British, 1876 - 1953
BiographyBorn Partick, nr Glasgow, 23 March 1876; died Oxford, 21 Oct 1953.

Scottish draughtsman and etcher. The son of a journalist, he was apprenticed to an architect, but he took evening classes at the Glasgow School of Art. Two early ink studies of Glasgow were reproduced in the last issue of the Yellow Book in 1897. He began to study printmaking in 1898, and it was in the media of drypoint and etching that he produced his most distinguished work. The enduring influence of Piranesi, Charles Meryon and Whistler was already apparent in his first portfolio, Six Glasgow Etchings (Glasgow, 1899). In 1901 he moved to London, where he was promoted by Dugald Sutherland MacColl, William Strang, Alphonse Legros and Henry Tonks, and where he became a member of the New English Art Club. In 1916, at the suggestion of William Rothenstein, Bone was appointed the first Official War Artist, serving with Allied forces on the Western Front and for a time with the Navy, producing drawings such as From the Bridge of a Battleship (1917; London, Tate). He was instrumental in the commissioning of fellow artists such as William Orpen, Eric Kennington and Wyndham Lewis and became a War artist again in 1940. Bone exhibited frequently at P & D Colnaghi & Co. Ltd in London and M. Knoedler & Co. in New York and built up a considerable reputation between the World Wars. Of the many books he illustrated, several were by members of his family, such as D. W. Bone’s Merchantmen at Arms (London, 1919) and James Bone’s The London Perambulator (London, 1926). His subject-matter was often inspired by his foreign travels: in 1923 he executed three portraits of the novelist Joseph Conrad during an Atlantic crossing (e.g.
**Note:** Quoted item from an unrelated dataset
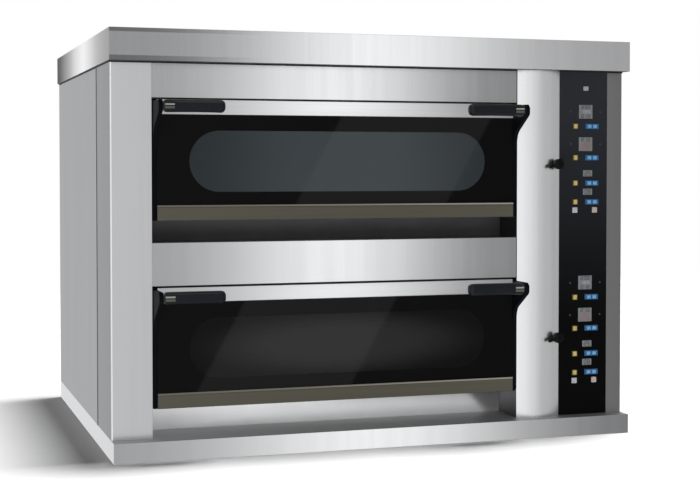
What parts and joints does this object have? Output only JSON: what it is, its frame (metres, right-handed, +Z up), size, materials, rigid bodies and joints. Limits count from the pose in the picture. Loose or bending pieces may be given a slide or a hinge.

Joseph Conrad Listening to Music, drypoint, 1923; U. St Andrews), and the luxurious folio-edition of Old Spain (London, 1936) arose from an extended visit to Spain in 1929. His most characteristic images, however, were of urban change: construction and demolition sites, shipbuilding yards (e.g. Dry Dock, 1899; see Dodgson, 1909, no. 48) and war-damaged cities provided the pretexts for large-scale, ambitious compositions and broad panoramas punctuated by minutely observed details, as in the Demolition of St James’s Hall.